On March 5, the Massachusetts men's basketball team played its final regular season game and its last game at the William D. Mullins Center until next season. As I walked around the court, towards the Green Room, where the press conference is held, I stopped and looked at the sea of maroon one last time.

It was one last glance at the vast silence which encompasses this arena. One last time to see empty maroon seats and hear the solemn banter of apathetic fans looking for more than a two point nail-biting victory over a lesser opponent.

A mere 20 days later the university decided that not only would this be a last time for me, a graduating senior, to see this depressing scene, but it would be the last time the Minutemen ended a season with less energy than it started with.

Enter Travis Ford.

On Friday afternoon, the University of Massachusetts introduced Ford as its new head basketball coach. Cheerleaders lined the walkway to the podium and in the middle of dozens of side-conversations throughout the stands, the familiar UMass fight song broke through, turning the heads of those in attendance to the man who will be changing the face for their program.
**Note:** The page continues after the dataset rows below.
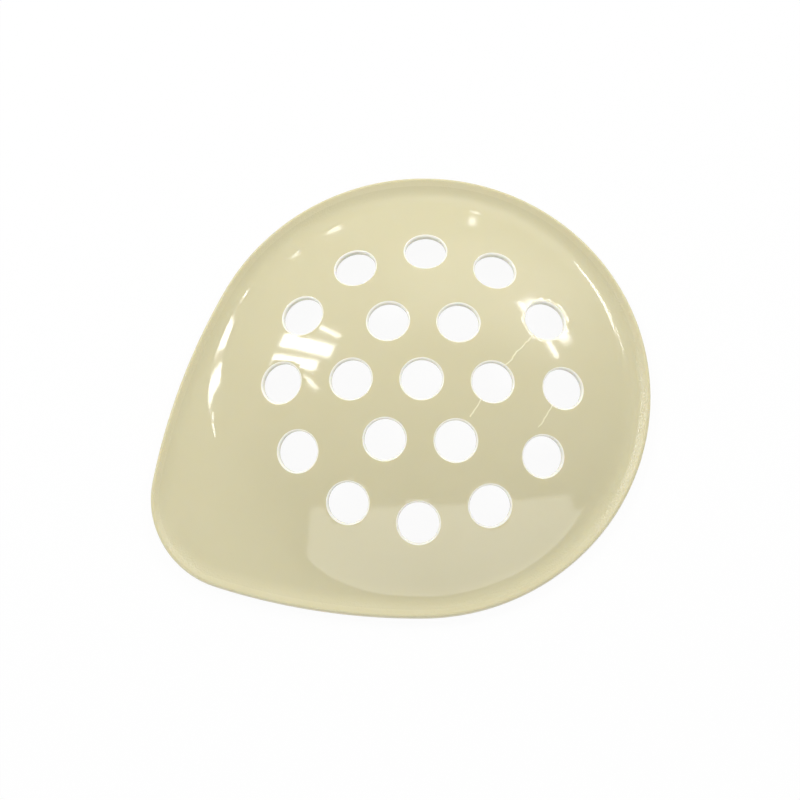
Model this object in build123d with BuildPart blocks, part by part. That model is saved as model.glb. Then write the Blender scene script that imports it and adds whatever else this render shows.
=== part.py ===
from build123d import *
from math import acos, asin, atan2, cos, degrees, hypot, pi, sin, sqrt
import os

os.makedirs("parts", exist_ok=True)

# A perforated eye shield: one thin plastic moulding, domed over the eye, with a teardrop rim.
# The origin is the middle of the footprint on the surface the rim rests on. +Z points out of
# the dome, and -X points to the narrow end of the teardrop.

# Footprint: a large circle as wide as the shield, and a small one that stands out past it as
# the tail, joined by two long arcs
width = 70.0
tail_length = 11.0
tip_radius = 14.5
flank_radius = 100.0

# Dome over the eye: part of a ball, which a straight ridge carries on towards the tail, down
# to the flat tab at its end
height = 10.0
wall = 1.0
tab_length = 10.3

# Rim: a hollow throat where the dome turns out, a flat land and a lip that lifts
throat_radius = 5.0
land_width = 0.3
lip_width = 1.4
lip_crest = 0.35
lip_rise = 0.3
crest_chamfer = 0.2
foot_chamfer = 0.5

# Viewing holes: one in the middle and two rings round it
hole_diameter = 6.2
hole_flare = 0.3
flare_angle = 90.0
inner_ring_radius = 10.75
outer_ring_radius = 21.5
inner_ring_count = 6
outer_ring_count = 12
pattern_turn = -2.5

# How far a cutting solid runs past the face that it opens
overrun = 2.0

# Footprint, worked out: the dome stands over the large circle's centre
rim_radius = width / 2
length = width + tail_length
dome_x = tail_length / 2
tail_reach = rim_radius + tail_length
tip_centre = tail_reach - tip_radius

# Ball, worked out: its foot leaves just room for the throat, the land and the lip
cap_height = height - wall
throat_end = rim_radius - lip_width - land_width
foot_radius = (throat_end + sqrt(throat_end**2 - 4 * throat_radius * cap_height)) / 2
dome_radius = (foot_radius**2 + cap_height**2) / (2 * cap_height)
dome_centre_z = height - dome_radius

# Ridge, worked out: the line that touches the ball and comes down to the tab
ridge_foot = tail_reach - tab_length
foot_drop = wall - dome_centre_z
foot_distance = hypot(ridge_foot, foot_drop)
ridge_fall = atan2(ridge_foot, foot_drop) - acos(dome_radius / foot_distance)

# The ball's centre, with its +Z down the ridge
ridge_plane = Plane(
    (dome_x, 0, dome_centre_z),
    x_dir=(sin(ridge_fall), 0, -cos(ridge_fall)),
    z_dir=(-cos(ridge_fall), 0, -sin(ridge_fall)),
)


def teardrop_arcs():
    # The flank arcs touch the large and the small circle from outside both centres
    to_rim, to_tip = flank_radius - rim_radius, flank_radius - tip_radius
    flank_along = (to_rim**2 - to_tip**2 + tip_centre**2) / (2 * tip_centre)
    flank_across = sqrt(to_rim**2 - flank_along**2)
    rim_x = dome_x + flank_along * rim_radius / to_rim
    rim_y = flank_across * rim_radius / to_rim
    tip_x = dome_x - tip_centre - (tip_centre - flank_along) * tip_radius / to_tip
    tip_y = flank_across * tip_radius / to_tip
    ThreePointArc((rim_x, -rim_y), (length / 2, 0), (rim_x, rim_y))
    RadiusArc((rim_x, rim_y), (tip_x, tip_y), -flank_radius)
    ThreePointArc((tip_x, tip_y), (-length / 2, 0), (tip_x, -tip_y))
    RadiusArc((tip_x, -tip_y), (rim_x, -rim_y), -flank_radius)


def hole_planes():
    # Each hole is square to the dome, on a ring measured in plan from the middle hole
    planes = [Plane((dome_x, 0, height))]
    rings = ((inner_ring_count, inner_ring_radius, 1 / 2), (outer_ring_count, outer_ring_radius, 0))
    for count, ring_radius, step_share in rings:
        lean = asin(ring_radius / dome_radius)
        for k in range(count):
            turn = (k + step_share) * 2 * pi / count + pattern_turn * pi / 180
            outward = Vector(sin(lean) * cos(turn), sin(lean) * sin(turn), cos(lean))
            centre = Vector(dome_x, 0, dome_centre_z) + outward * dome_radius
            planes.append(Plane(centre, z_dir=outward))
    return planes


with BuildPart() as dome:
    # Everything under the outer surface, down to the middle of the rim
    with Locations(ridge_plane):
        Sphere(dome_radius)
        Cylinder(dome_radius, length, align=(Align.CENTER, Align.CENTER, Align.MIN))
    split(bisect_by=Plane.XY.offset(wall / 2))

with BuildPart() as eye_space:
    # Everything under the inner surface, down past the surface the rim rests on
    with Locations(ridge_plane):
        Sphere(dome_radius - wall)
        Cylinder(dome_radius - wall, length, align=(Align.CENTER, Align.CENTER, Align.MIN))
    split(bisect_by=Plane.XY.offset(-overrun))

with BuildPart() as shield_shell:
    # Rim over the whole footprint, as thick as its lip is high
    with BuildSketch():
        with BuildLine():
            teardrop_arcs()
        make_face()
    extrude(amount=wall + lip_rise)

    # Shallow dish that leaves the lip standing round it
    with BuildSketch(Plane.XY.offset(wall)):
        with BuildLine():
            teardrop_arcs()
        make_face()
        offset(amount=-lip_width, kind=Kind.ARC)
    lip_slope = degrees(atan2(lip_width - lip_crest, lip_rise))
    extrude(amount=lip_rise, taper=-lip_slope, mode=Mode.SUBTRACT)

    # Outer edges, broken above and below
    flats = shield_shell.faces().filter_by(GeomType.PLANE).sort_by(Axis.Z)
    chamfer(flats[-1].outer_wire().edges(), crest_chamfer)
    chamfer(flats[0].outer_wire().edges(), foot_chamfer)

    # Dome, with the hollow throat where it turns out into the rim
    add(dome.part)
    land = shield_shell.faces().filter_by(GeomType.PLANE).sort_by(Axis.Z)[-2]
    fillet(land.inner_wires()[0].edges(), throat_radius)

    # Eye space, with a round heel that keeps the wall even under the throat
    add(eye_space.part, mode=Mode.SUBTRACT)
    seat = shield_shell.faces().filter_by(GeomType.PLANE).sort_by(Axis.Z)[0]
    fillet(seat.inner_wires()[0].edges(), throat_radius + wall)

    # Viewing holes, square to the dome, each with a flared mouth
    hole_radius = hole_diameter / 2
    with Locations(hole_planes()):
        CounterSinkHole(hole_radius, hole_radius + hole_flare, 2 * wall, flare_angle)

shield_shell.part.label = "shield_shell"
export_step(shield_shell.part, "parts/shield_shell.step")
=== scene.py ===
import math

import bmesh
import bpy
from mathutils import Matrix, Vector


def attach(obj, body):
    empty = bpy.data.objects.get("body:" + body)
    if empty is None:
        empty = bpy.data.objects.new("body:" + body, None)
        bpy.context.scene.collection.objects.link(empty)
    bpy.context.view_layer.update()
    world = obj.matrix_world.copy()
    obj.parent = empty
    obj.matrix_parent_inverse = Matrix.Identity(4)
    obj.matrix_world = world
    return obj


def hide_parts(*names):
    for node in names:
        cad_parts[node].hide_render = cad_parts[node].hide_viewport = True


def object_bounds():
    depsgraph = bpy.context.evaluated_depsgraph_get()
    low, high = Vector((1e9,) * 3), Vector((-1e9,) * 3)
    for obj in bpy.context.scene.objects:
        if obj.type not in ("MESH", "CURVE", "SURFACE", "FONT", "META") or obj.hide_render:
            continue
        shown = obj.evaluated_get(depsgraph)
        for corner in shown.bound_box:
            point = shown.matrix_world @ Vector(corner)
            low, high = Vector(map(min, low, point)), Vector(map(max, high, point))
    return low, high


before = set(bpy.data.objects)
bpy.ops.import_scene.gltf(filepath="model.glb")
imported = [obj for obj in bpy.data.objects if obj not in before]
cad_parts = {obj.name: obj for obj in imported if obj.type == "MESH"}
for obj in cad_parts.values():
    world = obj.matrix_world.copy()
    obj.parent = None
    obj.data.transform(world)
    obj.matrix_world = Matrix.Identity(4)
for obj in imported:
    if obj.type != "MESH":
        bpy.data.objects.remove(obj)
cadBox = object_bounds()
mm = 0.001

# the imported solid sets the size: its box is as wide as the large circle of the teardrop
low, high = cadBox
rimRadius = (high.y - low.y) / 2
domeX = high.x - rimRadius      # the dome's axis crosses the line y = 0 here


def linear(hexCode):
    # sRGB hex to the linear colour that a shader socket takes
    parts = [int(hexCode[i:i + 2], 16) / 255 for i in (0, 2, 4)]
    return tuple(c / 12.92 if c <= 0.04045 else ((c + 0.055) / 1.055) ** 2.4 for c in parts) + (1.0,)


def addNode(tree, kind, settings=None, values=None, links=None):
    # one node with its settings, its socket values and what feeds its sockets
    node = tree.nodes.new(kind)
    for name, value in (settings or {}).items():
        setattr(node, name, value)
    for socket, value in (values or {}).items():
        node.inputs[socket].default_value = value
    for socket, source in (links or {}).items():
        tree.links.new(source, node.inputs[socket])
    return node


# Viewing holes: one in the middle and two rings round it. The cores that cut them flare at both
# ends, which rounds the mouths.
holes = {
    "radius": 3.1 * mm,
    "mouthRound": 0.32 * mm,
    "mouthTurn": math.radians(78),    # stops short of level, so the cut meets the dome cleanly
    "overrun": 1.2 * mm,
    "coreSegments": 64,
    "coreSteps": 6,
    "innerRing": 10.75 * mm,
    "outerRing": 21.5 * mm,
    "innerCount": 6,
    "outerCount": 12,
    "patternTurn": math.radians(-2.5),
}


def holeCentre(ring, number, h):
    # seen from straight above; the inner ring stands half a step on from the outer one
    count, radius = h[ring + "Count"], h[ring + "Ring"]
    halfStep = 0.5 if ring == "inner" else 0.0
    turn = (number + halfStep) * 2 * math.pi / count + h["patternTurn"]
    return Vector((domeX + radius * math.cos(turn), radius * math.sin(turn), 0.0))


# Ivory plastic: injection moulded, cream and a little milky. It shines like a boiled sweet,
# takes some light into its thin edges and has a faint waviness from the mould. Where two streams
# of melt met behind a hole's core they left a knit line, fine, wavy and paler.
ivory = {
    "body": "CFC8A2",
    "pale": "D4CDA9",
    "ior": 1.49,
    "roughness": 0.07,
    "roughnessSpread": 0.03,
    "milkiness": 0.35,
    "lightReach": 1.3 * mm,          # how far light wanders inside
    "reachByColour": (1.0, 0.8, 0.45),    # red goes furthest
    "cloudSize": 14 * mm,            # faint drift in colour and gloss
    "cloudDetail": 3.0,
    "waveSize": 6 * mm,
    "waveDetail": 1.0,
    "waveDepth": 0.006 * mm,
    "grainSize": 0.35 * mm,
    "grainDetail": 2.0,
    "grainDepth": 0.0005 * mm,
    "lipRoughness": 0.30,            # the lip is satin, so it sparkles instead of mirroring
    # a real satin grain is well under 0.1 mm; this one is coarser and deeper, or it wouldn't show
    "lipGrainSize": 0.28 * mm,
    "lipGrainDetail": 1.0,
    "lipGrainDepth": 0.06 * mm,
    # painted light: the hole walls and their rounded mouths take this paler colour, which stands in for the
    # light that comes in through them from two sides
    "mouth": "F8F5E8",               # round the holes, where light comes in from two sides
    "knit": "F4EFD0",
    "knitLines": [
        # from one hole's rim, the way to another hole, and for what share of the gap
        ("outer", 0, "inner", 5, 1.0),
        ("inner", 5, "inner", 4, 0.7),
        ("outer", 11, "outer", 9, 0.28),
    ],
    "knitWidth": 0.34 * mm,
    "knitHeight": 0.03 * mm,
    "knitWobble": 1.1 * mm,
    "knitWave": 2.4 * mm,
    "knitDetail": 2.0,
}


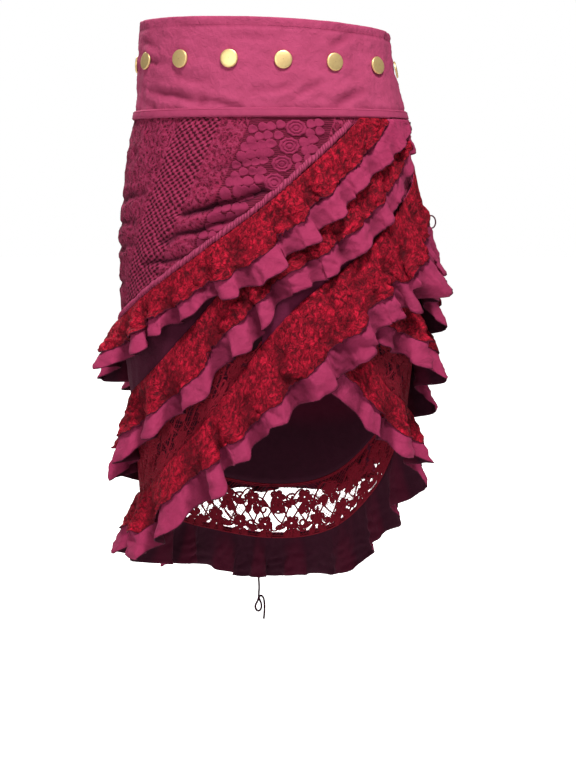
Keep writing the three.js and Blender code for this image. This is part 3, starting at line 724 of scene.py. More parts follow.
class RuffleForm:
    """The wavy surface of one ruffle, for its frill and for the lace on it."""

    COLUMNS_PER_WAVE = 28
    STEEPNESS = 3.3

    def __init__(self, k: int) -> None:
        """Works out the fold lines from the inner end to the outer one.

        Args:
            k: the ruffle's number, from 0.
        """
        self.k = k
        self.tier = TIERS[k]
        count = self.tier.waves * self.COLUMNS_PER_WAVE
        t = np.arange(count, -1, -1)[:, None] / count
        uneven = 0.008 * np.sin(9 * math.pi * t + self.tier.waves) + 0.005 * np.sin(22 * math.pi * t)
        share = t + uneven * np.sin(math.pi * t)
        self.place = self.tier.waves * t
        self.fold = self.tier.outer + (self.tier.inner - self.tier.outer) * share

    def varied(self, rate: float, number: int, start: float = 0.0) -> Array:
        """A value from -1 to 1 for each column that changes so many times a wave."""
        return blended_per_wave(self.place * rate + start, self.tier.seed + number)

    def waves(self, s: Array) -> tuple[Array, Array]:
        """The wave and its sideways shift. A wave is a sine whose troughs are narrower
        than its crests by a power that changes from wave to wave, as does its height. The
        sideways shift steepens the sides and leans each crest to one side.

        Args:
            s: the share of the way down, as (1, rows) or (columns, rows).

        Returns:
            The wave from -1 to about 1, and the shift in millimetres to higher turns.
        """
        phase = 2 * math.pi * self.place + 0.9 * self.varied(0.8, 1)
        size = 0.74 + 0.36 * self.varied(1.1, 0, 0.25)
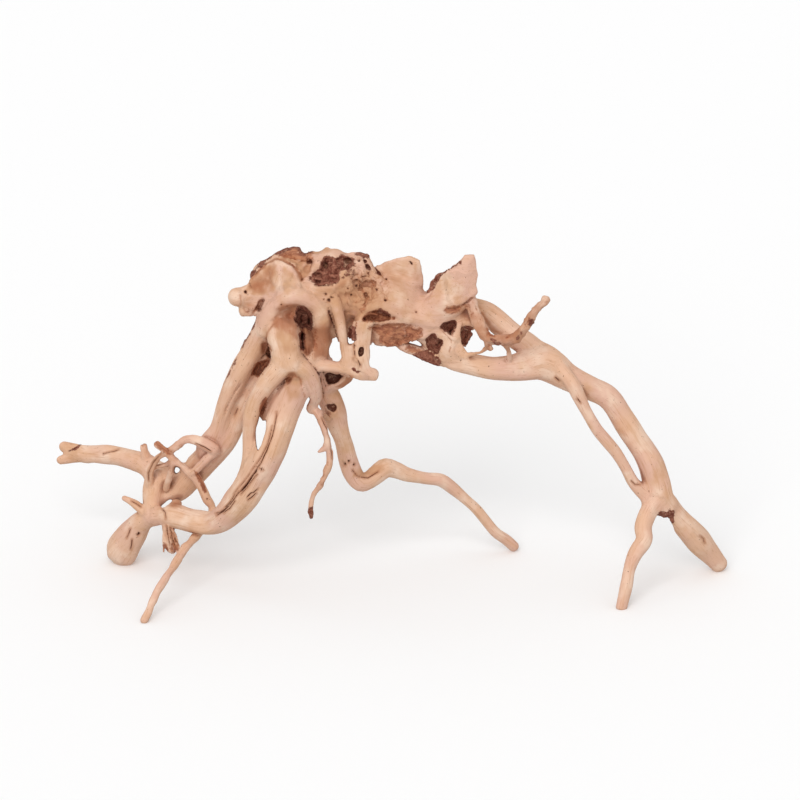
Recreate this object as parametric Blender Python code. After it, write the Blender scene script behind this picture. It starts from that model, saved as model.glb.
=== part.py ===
"""Bogwood root: one dry, washed root that grew as one piece and stands on five of its tips.

The limbs are drawn as they look from the front and 20 degrees above, in millimetres: across to the
right, up the drawing, and away from the viewer. stand() turns a drawn point upright and gives metres.
The origin is on the floor, under the middle of the root's box.
"""

import math

import bmesh
import bpy
from mathutils import Matrix, Vector

MM = 0.001
VIEW_ANGLE = math.radians(20)
MIDDLE_ACROSS = 196.1
MIDDLE_AWAY = 59.2

VOXEL = 0.9 * MM
CUTTER_VOXEL = 0.5 * MM
SMOOTH_ROUNDS = 4
BEVEL_STEPS = 2
CURVE_STEPS = 6
END_BALL_SHARE = 0.97
MOST_TRIANGLES = 10900
FLOOR_DEPTH = 20 * MM

WOOD_COLOUR = (0.72, 0.47, 0.32, 1.0)
WOOD_ROUGHNESS = 0.75

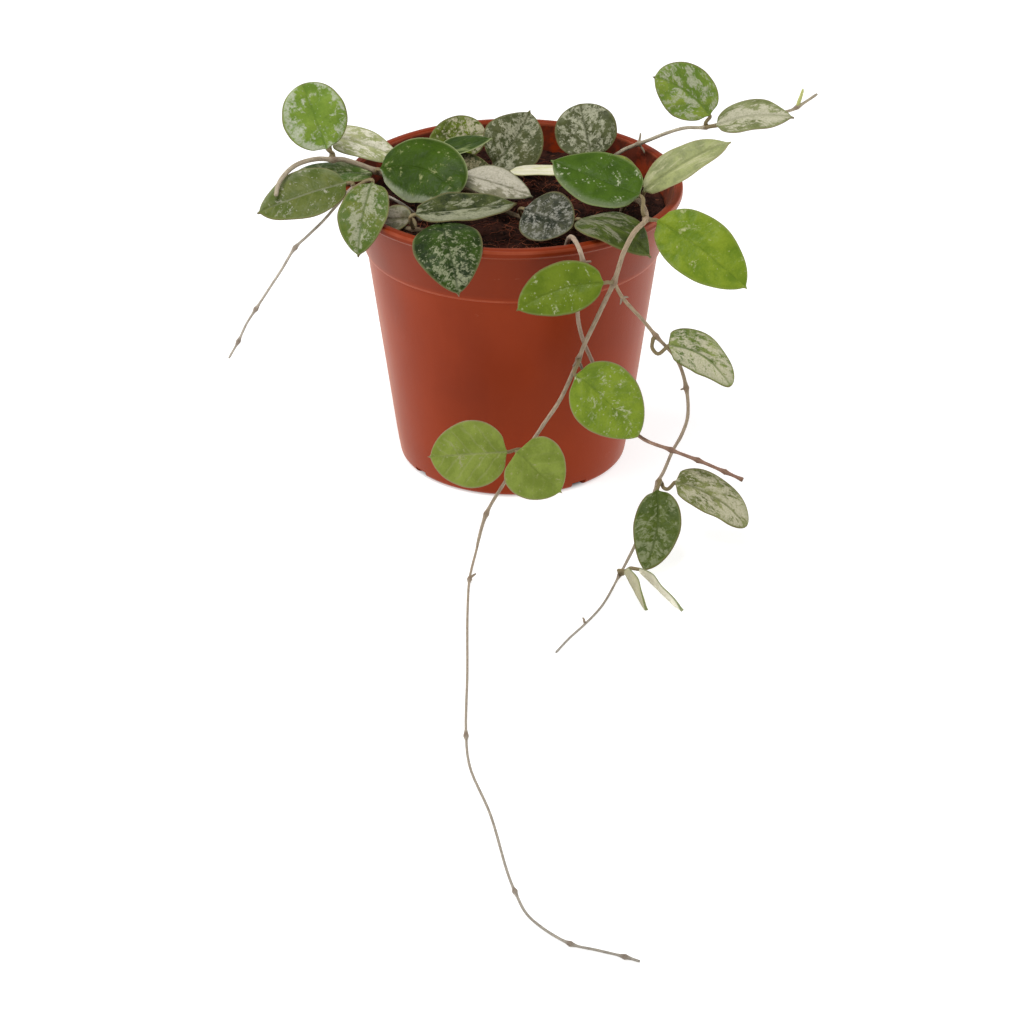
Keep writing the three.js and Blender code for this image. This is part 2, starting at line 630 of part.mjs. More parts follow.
function addPiece(name, geometry, finish) {
  const material = new THREE.MeshStandardMaterial({ ...FINISH[finish], metalness: 0 });
  const mesh = new THREE.Mesh(geometry, material);
  mesh.name = name;
  plant.add(mesh);
}

addPiece('pot', potGeometry(), 'pot');
addPiece('soil', soilGeometry(), 'soil');
for (const name of Object.keys(STEMS)) addPiece(`stem_${name}`, wholeStemGeometry(name), 'stem');
for (const leaf of LEAVES) addPiece(`leaf_${leaf.name}`, leafGeometry(leaf), leaf.color);

export default plant;
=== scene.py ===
"""A young silver-splashed hoya in a round plastic nursery pot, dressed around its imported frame.

Shapes are given in millimetres and made in metres. +Z is up, and the runners trail towards -Y.
"""

import random
from math import copysign, cos, exp, hypot, pi, radians, sin, sqrt
from types import SimpleNamespace

import bpy
import numpy as np
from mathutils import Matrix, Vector, noise
from numpy.linalg import norm


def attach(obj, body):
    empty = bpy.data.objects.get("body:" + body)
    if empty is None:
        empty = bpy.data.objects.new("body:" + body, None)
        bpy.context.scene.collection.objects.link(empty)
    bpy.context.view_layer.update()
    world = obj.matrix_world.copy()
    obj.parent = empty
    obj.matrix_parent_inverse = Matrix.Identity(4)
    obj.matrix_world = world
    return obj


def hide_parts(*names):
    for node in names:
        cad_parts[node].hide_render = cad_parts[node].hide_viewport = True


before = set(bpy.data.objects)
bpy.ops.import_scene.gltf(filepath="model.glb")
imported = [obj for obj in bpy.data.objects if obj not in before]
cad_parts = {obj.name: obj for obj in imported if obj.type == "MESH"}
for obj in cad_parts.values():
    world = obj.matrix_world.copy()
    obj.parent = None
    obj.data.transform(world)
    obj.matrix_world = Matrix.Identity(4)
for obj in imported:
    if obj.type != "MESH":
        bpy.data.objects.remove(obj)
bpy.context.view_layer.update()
MM = 0.001

# ---- the pot and the soil, as in the frame ----
POT_HEIGHT = 104
RIM_RADIUS = 60
LIP_HEIGHT = 2.8
LIP_OVERHANG = 1.6
COLLAR_Z = 81
COLLAR_RADIUS = 52.5
COLLAR_STEP = 0.7
COLLAR_TOP_Z = POT_HEIGHT - LIP_HEIGHT - 1
FOOT_RADIUS = 40.5
FOOT_ROUND_Z = 8
WALL = 1.6
FLOOR = 2
DRAIN_HOLES = dict(count=6, circle=24, radius=3.5)
FOOT_NOTCHES = dict(count=4, first_angle=-0.95, width=6, height=2.6)
SOIL_TOP = 94
SOIL_BUMP = 0.7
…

Forty seconds they stood. Shouts and cheers from a spirited audience filled with students and alumni rang through as Ford stood at the podium. He looked around with a straight face and tried to cut in, but the crowd wasn't having it. They stood and Ford let them cheer, this was exactly what he was looking for.

When the crowd finally sat, bringing into view a large sign in the back row which said, "Welcome to UMass Travis Ford," Ford began talking about what he wants for this program. He mentioned that it was, in essence, a time for change.

The entire time he spoke, the Curry Hicks Cage sat in silence, occasionally cheering when he would hit a nerve. He mentioned how UMass was going to be, "the hottest ticket in town," a phrase which resonated with the alumni and represented something that most of the students had never truly seen... a sense of school pride.

Most of the team lined the first row of the Cage, just behind the two sections of chairs set aside for the press. None of the players had been introduced to their new coach, or his subsequent staff, and sat in the same position as everyone else, listening and analyzing this southern man that appeared to be saying all the right things.

He told the crowd that they needed to come to games and that they had to be, "a part of the team." He spoke of how his doors were always open and how this was the community's team. For the first time in years the men's basketball team at UMass took on the image of something bigger than a maroon and white team lost in the Berkshires.

After telling the crowd what they needed to do, Ford directed attention to the men in black warm-ups sitting in those front row seats. Each hunched over figure had his eyes transfixed on the coach as he mentioned what their responsibility was. He told them that they were about to learn what it meant to truly work hard.

Each player had a straight, objective face after the initial comments, but Ford switched gears and had a few of his future pupils smiling. He said it was going to be fun, that as hard as they worked, they were going to have more fun than any other team they came across.

This comment appeared to hit everyone there than afternoon. Amidst the very heart of March Madness, the University of Massachusetts was absent, yet very much alive. Players and fans alike have been missing this fun the past few years and Coach Ford was adamant and confident that it was coming back sooner than later.

A new era of UMass basketball has arrived in the form of a hardworking southern man from Madisonville, Ky.

Perhaps it is truly time for this community to have some fun.